While AstraZeneca’s vaccine was recently validated in the United Kingdom to fight the pandemic, the European Medicines Agency has just approved Moderna’s vaccine on January 6, 2021. As for that of Pfizer- BioNTech, the only one previously available in the European Union, it relies on messenger RNA. The formula is therefore similar, but the two vaccines differ in several aspects.
The first difference is simply based on its availability: the European Union has ordered 160 million doses (24 million for France), against 300 million for that of Pfizer (45 million for France). This is probably explained by its cost, which is higher – 18 dollars against 14 dollars for Pfizer.

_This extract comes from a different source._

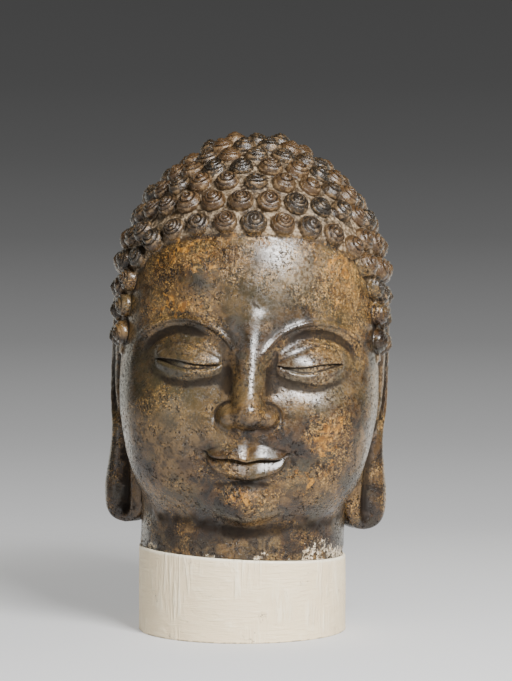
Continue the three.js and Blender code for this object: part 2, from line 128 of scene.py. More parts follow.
def eye_carving(x, z):
    inside = (1 - np.hypot((x - 2.85) / 2.38, (z - 6.3) / 2.12)) * 2.2  # from the brow's line
    h = -0.32 * fade(-0.02, 0.6, inside) * fade(5, 6.9, z) * fade(5.25, 4.1, x)
    h += 0.09 * bell((inside + 0.06) / 0.12) * fade(6.6, 7.5, z) * fade(5.1, 4.3, x)
    h -= 0.035 * bell((inside - 0.055) / 0.04) * fade(6.9, 7.6, z) * fade(5.0, 4.4, x)
    h += 0.58 * np.maximum(0, 1 - ((x - 2.55) / 2.05) ** 2 - ((z - 6.9) / 1.3) ** 2) ** 1.7  # ball
    t = np.clip((x - 1.15) / 2.85, 0, 1)
    span = np.sin(np.pi * t)
    middle = 6.6 + 0.14 * t * t - 0.06 * np.sin(2 * np.pi * t)
    over = z - middle - 0.17 * span**0.8  # from the upper lid's edge
    under = middle - 0.17 * span - z  # from the lower lid's edge
    within = fade(1.12, 1.27, x) * fade(4.05, 3.85, x)
    h += 0.085 * fade(-0.02, 0.035, over) * fade(0.9, 0, over) * within
    h += 0.08 * fade(-0.02, 0.03, under) * fade(0.45, 0.05, under) * within
    h -= 0.05 * bell((z - middle - 0.1 - 0.75 * span**0.75) / 0.055) * within  # crease over the lid
    h -= 0.07 * fade(0.03, -0.03, over) * fade(0.03, -0.03, under) * within
    return h - 0.06 * bell(np.hypot((x - 2.5) / 1.7, (z - 5.75) / 0.45))


def mouth_carving(x, z):
    u = np.clip(x / 1.75, 0, 1)
    meet = 2.76 + 0.15 * u**2.5 - 0.05 * bell(x / 0.34) + 0.035 * bell((x - 0.62) / 0.34)
    bow = meet + 0.62 * (1 - u**2) ** 0.8 * (1 - 0.16 * bell(x / 0.22)) + 0.02
    edge = meet - 0.8 * (1 - u**2.6) ** 0.75 - 0.02
    within = fade(1.77, 1.45, x)
    up = (z - meet) / np.maximum(bow - meet, 0.03)
    down = (meet - z) / np.maximum(meet - edge, 0.03)
    upper = fade(-0.05, 0.5, up) * (1 - 0.8 * fade(0.4, 1, up)) * (1 - fade(0.96, 1.12, up))
    lower = fade(-0.05, 0.5, down) * (1 - 0.85 * fade(0.45, 1, down)) * (1 - fade(0.96, 1.14, down))
    h = within * np.where(z >= meet, 0.34 * (1 - 0.5 * u * u) * upper, 0.36 * (1 - 0.6 * u * u) * lower)
    h -= 0.09 * bell((z - meet) / 0.06) * fade(2.0, 1.65, x)
    h -= 0.18 * bell(np.hypot((x - 1.83) / 0.45, (z - 2.92) / 0.42))  # corner
    return h - 0.24 * bell((z - 1.62) / 0.34) * bell(x / 1.35)  # hollow over the chin


def nose_carving(x, z):
    h = -0.08 * bell(x / 0.19) * fade(3.3, 3.6, z) * fade(4.15, 3.95, z)
    h += 0.06 * bell((x - 0.38) / 0.16) * fade(3.25, 3.55, z) * fade(4.2, 3.8, z)
    turn = np.arctan2(z - 4.5, x - 0.86)
    from_wing = np.hypot(x - 0.86, z - 4.5) - 0.5
    return h - 0.11 * bell(from_wing / 0.1) * fade(-0.9, 0.1, turn) * fade(2.7, 1.9, turn)


def into_hair(p):
    """Distance into the hair from its edge; negative on the face and on the neck."""
    across = np.abs(p[:, 0]) / EDGE_HALF_WIDTH
    along = np.abs(p[:, 2] - EDGE_MIDDLE) / EDGE_HALF_HEIGHT
    ring = (across**EDGE_POWER + along**EDGE_POWER) ** (1 / EDGE_POWER)
    behind = fade(-1.8, 0.6, p[:, 1])
    turning = 1 + 2 * fade(-3.4, -1.6, p[:, 1])  # the side of the head hardly widens as it runs back
    from_face = (ring - 1) * 5.5 * turning * (1 - behind) + 2 * behind
    hem = 6.9 - 3.6 * fade(0.2, 2, p[:, 1])
    return np.minimum(from_face, p[:, 2] - hem)


def carve(directions):
    p = on_masses(directions)
    x, z = np.abs(p[:, 0]), p[:, 2]
    front = fade(-1.5, -3.2, p[:, 1])
    lift = (eye_carving(x, z) + mouth_carving(x, z) + nose_carving(x, z)) * front
    lift += 0.13 * fade(0, 0.12, into_hair(p))  # the hair stands a little proud of the skin
    return p + directions * lift[:, None]


def wanted_edge(p):
    """How fine the carving is at each place, as the length that a mesh edge may have there."""
    x, y, z = np.abs(p[:, 0]), p[:, 1], p[:, 2]
    length = np.full(len(p), 0.36)
    length[(y < 1.5) & (z < 12) & (into_hair(p) < 0.1)] = 0.16
    length[z < 1] = 0.24
    length[(y < 0.2) & (z > -1) & (z < 1.2)] = 0.14
    length[(y < 1) & (np.abs(into_hair(p) - 0.06) < 0.14)] = 0.12
    length[(y < 1) & (z > -1.9) & (z < -1)] = 0.12
    eye = ((x - 2.6) / 1.8) ** 2 + ((z - 6.9) / 0.9) ** 2 < 1
    mouth = (x / 2.1) ** 2 + ((z - 2.75) / 1.1) ** 2 < 1
    nostril = (x < 1.5) & (z > 3.6) & (z < 5.4)
    brow = (np.abs(np.hypot((x - 2.85) / 2.38, (z - 6.3) / 2.12) - 1) < 0.11) & (z > 6.5)
    length[(y < -3) & (eye | mouth | nostril | brow)] = 0.055
    return length


block = bmesh.new()
bmesh.ops.create_icosphere(block, subdivisions=5, radius=1)
for _ in range(5):
    for vertex in block.verts:
        vertex.co.normalize()
    block.verts.index_update()
    block.edges.ensure_lookup_table()
    rough = on_masses(np.array([vertex.co for vertex in block.verts]))
    ends = np.array([[vertex.index for vertex in edge.verts] for edge in block.edges])
    middle = (rough[ends[:, 0]] + rough[ends[:, 1]]) / 2
    too_long = np.linalg.norm(rough[ends[:, 0]] - rough[ends[:, 1]], axis=1) > 1.35 * wanted_edge(middle)
    if not too_long.any():
        break
    long_edges = [block.edges[i] for i in np.flatnonzero(too_long)]
    bmesh.ops.subdivide_edges(block, edges=long_edges, cuts=1, use_grid_fill=True)
    bmesh.ops.triangulate(block, faces=[face for face in block.faces if len(face.verts) > 3])
for vertex in block.verts:
    vertex.co.normalize()
carved = carve(np.array([vertex.co for vertex in block.verts]))
for vertex, spot in zip(block.verts, carved):
    vertex.co = spot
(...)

While Pfizer’s vaccine is partly of German origin, Moderna is a US-based company – part of the doses however will be made in France by Recipharm in Indre-et-Loire in order to streamline deliveries. Led for several years by the French Stéphane Bancel, Moderna is a pioneer in biotechnology. It was founded in 2010 and all of its research is entirely dedicated to pharmaceutical formulas based on messenger RNA.

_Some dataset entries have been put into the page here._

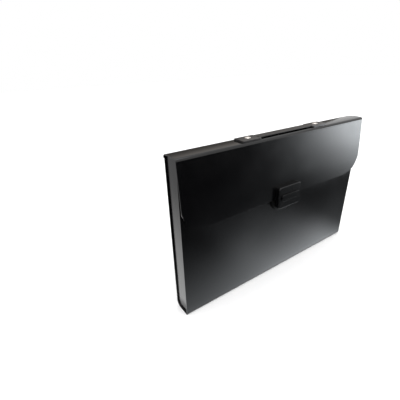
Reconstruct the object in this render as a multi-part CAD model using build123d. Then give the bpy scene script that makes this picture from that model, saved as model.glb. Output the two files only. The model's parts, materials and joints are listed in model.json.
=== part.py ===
from build123d import *
import math
import os

# Upright document file of folded polypropylene sheet, in millimetres.
# X runs along the width, +Y points to the back, +Z up. The origin is the middle of the bottom face.

# case
case_width = 360.0
case_depth = 27.0
crease_height = 222.0
sheet = 1.2
front_fold_radius = 3.0
back_fold_radius = 9.0
front_edge_drop = 5.0
crease_gap = 0.1

# side walls, set in from the ends of the front and back panels
side_inset = 2.0
side_thickness = 1.0
side_tab_width = 9.0
side_tab_drop = 9.0
weld_gap = 0.05
side_top_clearance = 0.6

# top panel and its arch
top_overhang = 1.0
front_lap = 0.4
arch_rise = 6.4
shoulder_rise = 4.9
arch_radius = 70.0
top_fold_radius = 5.0

# closing flap, in the plane of its outer face: down from the front crease
flap_tilt = 2.0
flap_length = 87.5
flap_side_rise = 25.8
flap_corner_in = 10.0
flap_corner_rise = 6.8
flap_edge_in = 36.0
flap_corner_radii = (14.0, 25.0, 60.0)

# carrying handle on the top panel
handle_shift = -3.0
rivet_spacing = 136.0
pad_length = 32.0
pad_width = 19.0
pad_thickness = 2.2
pad_corner_radius = 2.5
strap_width = 13.0
strap_lift = 0.6
strap_edge_radius = 0.6
seat_gap = 0.02

# handle rivets and the washers inside the top panel
rivet_head_radius = 4.4
rivet_head_height = 1.4
rivet_shank_radius = 2.2
rivet_clinch_radius = 3.5
rivet_clinch_height = 0.9
washer_radius = 5.5
washer_thickness = 0.8
pin_clearance = 0.05

# keeper housing on the front panel
keeper_radius = 28.5
keeper_over_prong = 13.4
keeper_top_drop = 4.4
keeper_thickness = 3.8
keeper_slope_drop = 17.0
keeper_toe = 1.5
keeper_edge_radius = 0.8
keeper_slot_floor = 1.0
keeper_rivet_drop = 10.0
keeper_rivet_spacing = 36.0
keeper_rivet_depth = 2.6
keeper_plate_size = (48.0, 9.0)

# latch on the flap
latch_width = 46.0
latch_height = 33.0
latch_thickness = 7.0
latch_overhang = 13.5
latch_corner_radius = 4.0
latch_edge_radius = 1.0
latch_face = 2.0
latch_rivet_spacing = 36.0
latch_rivet_margin = 3.3
latch_rivet_depth = 3.2
latch_plate_size = (44.0, 7.0)

# prong of the latch and the slot that it enters
prong_width = 16.0
prong_height = 4.0
prong_margin = 3.7
prong_length = 3.1
slot_side_clearance = 1.5
slot_lower_clearance = 1.0
slot_upper_clearance = 2.6

# release button in the latch
button_width = 36.5
button_height = 9.5
button_corner_radius = 3.5
button_proud = 2.0
button_travel = 1.6
button_flange = 1.5
button_flange_thickness = 1.0
button_clearance = 0.3
button_slack = 0.1

# small rivets of the clasp and the plates behind them
small_rivet_radius = 1.5
small_head_radius = 2.8
small_head_height = 0.8
small_plate_thickness = 1.0
small_plate_corner = 2.5

front_y = -case_depth / 2
back_y = case_depth / 2
top_front_y = front_y - sheet - front_lap
middle_y = (top_front_y + back_y) / 2
front_top = crease_height - front_edge_drop
case_half = case_width / 2
top_half = case_half + top_overhang

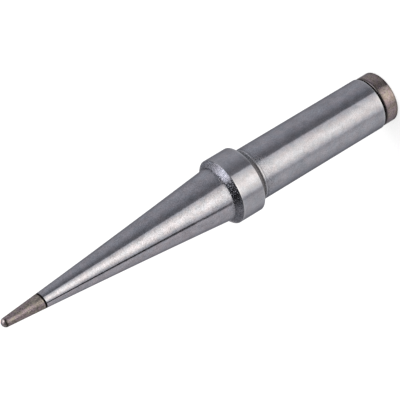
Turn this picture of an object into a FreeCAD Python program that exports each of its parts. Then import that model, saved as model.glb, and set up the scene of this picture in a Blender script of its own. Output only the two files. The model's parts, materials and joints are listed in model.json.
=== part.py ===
import FreeCAD, Part
import math
import os

# Soldering iron tip of the long conical pattern, with its temperature-sensing disc.
# It stands on the disc's rear face with the point up. +Z is the tip's axis, and the
# origin is the centre of that rear face. All sizes are in millimetres.

# Lengths along the axis, from the disc's rear face up to the point
DISC_THICKNESS = 1.53
NECK_LENGTH = 0.18
SHANK_LENGTH = 15.92
COLLAR_LENGTH = 3.24
REACH = 25.40
DOME_HEIGHT = 0.35

# Diameters
DISC_DIAMETER = 5.29
NECK_DIAMETER = 3.80
SHANK_DIAMETER = 5.44
COLLAR_DIAMETER = 6.80
TAPER_BASE_DIAMETER = 5.54
POINT_DIAMETER = 0.95

# The taper is slightly hollow: the middle of its outline lies this far inside a straight line
TAPER_HOLLOW = 0.055

# The collar's front is a cone that the barrel's lip clamps
COLLAR_FRONT_ANGLE = 45.0

# Relief behind the collar, so that the heater's sleeve seats on a clean shoulder
RELIEF_WIDTH = 0.73
RELIEF_DEPTH = 0.16
RELIEF_WALL_ANGLE = 60.0

# Broken edges
COLLAR_REAR_BREAK = 0.05
SHANK_REAR_BREAK = 0.10
DISC_FRONT_BREAK = 0.08
DISC_REAR_BREAK = 0.12

# The disc was tumbled, which leaves its rim very slightly crowned
DISC_RIM_CROWN = 0.01

# Where the chrome stops and the tinned working end starts: a fine line, cut slightly oblique
TINNED_LENGTH = 4.47
STOP_LINE_WIDTH = 0.10
STOP_LINE_DEPTH = 0.03
STOP_LINE_TILT = 6.0

ORIGIN = FreeCAD.Vector(0, 0, 0)
AXIS_X = FreeCAD.Vector(1, 0, 0)
AXIS_Y = FreeCAD.Vector(0, 1, 0)
AXIS_Z = FreeCAD.Vector(0, 0, 1)

# Heights that follow from the lengths
neck_rear = DISC_THICKNESS
shank_rear = neck_rear + NECK_LENGTH
collar_rear = shank_rear + SHANK_LENGTH
taper_base = collar_rear + COLLAR_LENGTH
dome_base = taper_base + REACH - DOME_HEIGHT
point = taper_base + REACH
stop_line = point - TINNED_LENGTH

# Radii that follow from the diameters
disc_radius = DISC_DIAMETER / 2
neck_radius = NECK_DIAMETER / 2
shank_radius = SHANK_DIAMETER / 2
collar_radius = COLLAR_DIAMETER / 2
taper_base_radius = TAPER_BASE_DIAMETER / 2
point_radius = POINT_DIAMETER / 2


def at(radius, height):
    """A point of a turned outline, in the half plane where X is the radius."""
    return FreeCAD.Vector(radius, 0, height)


def lines(*corners):
    """Straight edges from corner to corner."""
    return [Part.LineSegment(start, end).toShape() for start, end in zip(corners, corners[1:])]


def arc(start, middle, end):
    """One circular edge through three points."""
    return [Part.Arc(start, middle, end).toShape()]


def turned(edges):
    """The solid that a closed outline sweeps in one turn about the axis."""
    outline = Part.Face(Part.Wire(edges))
    return outline.revolve(ORIGIN, AXIS_Z, 360)


def shank_outline():
    """Outline from the neck's rear face over the shank and the relief to the collar's shoulder."""
    relief_rear = collar_rear - RELIEF_WIDTH
    wall_run = RELIEF_DEPTH / math.tan(math.radians(RELIEF_WALL_ANGLE))
    floor_radius = shank_radius - RELIEF_DEPTH
    # The corner under the shoulder slopes at 45 degrees, so the seat starts at the shank's own radius
    return lines(
        at(0, neck_rear),
        at(neck_radius, neck_rear),
        at(neck_radius, shank_rear),
        at(shank_radius - SHANK_REAR_BREAK, shank_rear),
        at(shank_radius, shank_rear + SHANK_REAR_BREAK),
        at(shank_radius, relief_rear),
        at(floor_radius, relief_rear + wall_run),
        at(floor_radius, collar_rear - RELIEF_DEPTH),
        at(shank_radius, collar_rear),
    )


def collar_outline():
    """Outline round the collar, from its rear shoulder over its rim to its coned front."""
    front_run = (collar_radius - taper_base_radius) / math.tan(math.radians(COLLAR_FRONT_ANGLE))
    return lines(
        at(shank_radius, collar_rear),
        at(collar_radius - COLLAR_REAR_BREAK, collar_rear),
        at(collar_radius, collar_rear + COLLAR_REAR_BREAK),
        at(collar_radius, taper_base - front_run),
        at(taper_base_radius, taper_base),
    )


def working_end_outline(inset=0.0):
    """Outline of the hollow taper and the domed point, with the radius less by inset."""
    base = at(taper_base_radius - inset, taper_base)
    end = at(point_radius - inset, dome_base)
    middle = (base + end) / 2 - AXIS_X * TAPER_HOLLOW
    tip = at(0, point - inset)
    # The dome's circle has its centre on the axis and passes through the taper's end and the tip
    half_width = end.x
    rise = tip.z - end.z
    dome_radius = (half_width ** 2 + rise ** 2) / (2 * rise)
    half_angle = math.atan2(half_width, dome_radius - rise) / 2
    dome_middle = at(
        dome_radius * math.sin(half_angle),
        tip.z - dome_radius + dome_radius * math.cos(half_angle),
    )
    return arc(base, middle, end) + arc(end, dome_middle, tip)


def stop_line_groove():
    """A thin oblique slab less what lies under the groove's floor."""
    reach_across = TAPER_BASE_DIAMETER
    slab = Part.makeBox(reach_across, reach_across, STOP_LINE_WIDTH)
    slab.translate(FreeCAD.Vector(-reach_across / 2, -reach_across / 2, -STOP_LINE_WIDTH / 2))
    slab.rotate(ORIGIN, AXIS_Y, -STOP_LINE_TILT)
    slab.translate(AXIS_Z * stop_line)
    base = at(taper_base_radius - STOP_LINE_DEPTH, taper_base)
    tip = at(0, point - STOP_LINE_DEPTH)
    floor = turned(working_end_outline(STOP_LINE_DEPTH) + lines(tip, at(0, taper_base), base))
    return slab.cut(floor)


def tip_body():
    """Shank, collar, taper and point, turned in one piece, with the plating's stop line."""
    outline = shank_outline() + collar_outline() + working_end_outline()
    outline += lines(at(0, point), at(0, neck_rear))
    return turned(outline).cut(stop_line_groove())


def sensor_disc():
    """The temperature-sensing disc, fixed face to face to the neck behind the shank."""
    rim_edge_radius = disc_radius - DISC_RIM_CROWN
    rim_rear = at(rim_edge_radius, DISC_REAR_BREAK)
    rim_front = at(rim_edge_radius, DISC_THICKNESS - DISC_FRONT_BREAK)
    rim_middle = at(disc_radius, (rim_rear.z + rim_front.z) / 2)
    faces = lines(
        rim_front,
        at(rim_edge_radius - DISC_FRONT_BREAK, DISC_THICKNESS),
        at(0, DISC_THICKNESS),
        ORIGIN,
        at(rim_edge_radius - DISC_REAR_BREAK, 0),
        rim_rear,
    )
    return turned(faces + arc(rim_rear, rim_middle, rim_front))


pieces = {
    "tip_body": tip_body(),
    "sensor_disc": sensor_disc(),
}

os.makedirs("parts", exist_ok=True)
for name, shape in pieces.items():
    shape.exportStep("parts/" + name + ".step")
    print(name, len(shape.Solids), "solid", round(shape.Volume, 3), "mm3", shape.isValid())
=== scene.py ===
"""Looks of a long conical soldering iron tip, which stands on its sensing disc with the point up."""
import json
import math

import bpy
import numpy as np
from mathutils import Matrix, Vector


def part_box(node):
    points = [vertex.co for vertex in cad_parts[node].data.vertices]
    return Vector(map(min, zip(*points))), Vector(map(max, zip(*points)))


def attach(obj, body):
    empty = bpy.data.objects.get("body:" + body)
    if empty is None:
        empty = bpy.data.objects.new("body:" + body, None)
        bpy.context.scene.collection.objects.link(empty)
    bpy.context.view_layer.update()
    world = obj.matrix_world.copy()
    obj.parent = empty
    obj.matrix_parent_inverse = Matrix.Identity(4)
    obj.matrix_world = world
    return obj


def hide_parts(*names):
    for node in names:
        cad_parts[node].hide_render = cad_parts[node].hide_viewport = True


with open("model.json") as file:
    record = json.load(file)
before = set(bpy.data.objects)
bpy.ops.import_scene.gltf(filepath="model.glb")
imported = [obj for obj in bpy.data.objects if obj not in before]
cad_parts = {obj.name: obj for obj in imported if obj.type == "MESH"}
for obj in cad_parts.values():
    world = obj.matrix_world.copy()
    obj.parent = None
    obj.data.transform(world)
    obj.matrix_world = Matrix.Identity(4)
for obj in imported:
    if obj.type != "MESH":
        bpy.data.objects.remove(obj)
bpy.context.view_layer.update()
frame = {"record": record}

MM = 0.001
MICRON = MM / 1000


# Sizes that the frame gives, in millimetres, with heights from the disc's rear face
mounts = {mount["name"]: mount for mount in frame["record"]["mounts"]}
shank_dims = mounts["shank"]["dims"]
shank_middle = mounts["shank"]["pos_m"][2] / MM
rim_dims = mounts["collar_rim"]["dims"]
rim_middle = mounts["collar_rim"]["pos_m"][2] / MM
body_low, body_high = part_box("tip_body")
disc_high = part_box("sensor_disc")[1]

shank_radius = shank_dims["r_mm"]
shank_start = shank_middle - shank_dims["length_mm"] / 2
relief_rear = shank_middle + shank_dims["length_mm"] / 2
collar_radius = rim_dims["r_mm"]
rim_start = rim_middle - rim_dims["length_mm"] / 2
rim_end = rim_middle + rim_dims["length_mm"] / 2
collar_seat = mounts["collar_seat"]["pos_m"][2] / MM
neck_rear = body_low.z / MM
point = body_high.z / MM
disc_radius = disc_high.x / MM
disc_front = disc_high.z / MM

# The other sizes of the tip's own form, in millimetres, and the stop line's tilt in degrees
NECK_RADIUS = 1.90
SHANK_REAR_BREAK = 0.10
RELIEF_DEPTH = 0.16
RELIEF_WALL_RUN = 0.092
TAPER_BASE_RADIUS = 2.77
POINT_RADIUS = 0.475
TAPER_HOLLOW = 0.055
DOME_HEIGHT = 0.35
TINNED_LENGTH = 4.47
STOP_LINE_WIDTH = 0.10
STOP_LINE_TILT = 6.0
DISC_REAR_BREAK = 0.12
DISC_FRONT_BREAK = 0.08
DISC_RIM_CROWN = 0.01
DISC_CROWN_RADIUS = 20.0

# Charred flux fills the stop line to this depth under the surface, and the near black of flux and painted
# shade covers a strip on both sides of it
FLUX_DEPTH = 0.010
FLUX_SPREAD = 0.05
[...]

As with Pfizer, Moderna’s coronavirus vaccine needs to be stored in super freezers. But the latter requires lower temperatures than that of Pfizer (–60 to 80 degrees Celsius): the Moderna vaccine is frozen at –20 degrees (up to 6 months) then a normal fridge is sufficient for thawed storage, at 5 degrees (up to 1 month). This small difference in temperatures can hardly be explained, since it relies on trade secrets, namely the exact formula in the laboratory to stabilize the very fragile messenger RNA.
Efficiency is similar
Beyond manufacturing and then distribution, Moderna and Pfizer vaccines are getting closer not only in their messenger RNA-based technique, but also in their results. They have the highest efficiency on the market against the coronavirus, with 94.1% efficiency respectively for Moderna’s and 95% for Pfizer’s. Both cases have been demonstrated to be safe in phase 3 trials, which means that no significant unanticipated side effects were noted during studies involving samples of several tens of thousands of people.
In the United States, Moderna’s vaccine has been approved since December 18, 2020. It has since been used alongside that of Pfizer.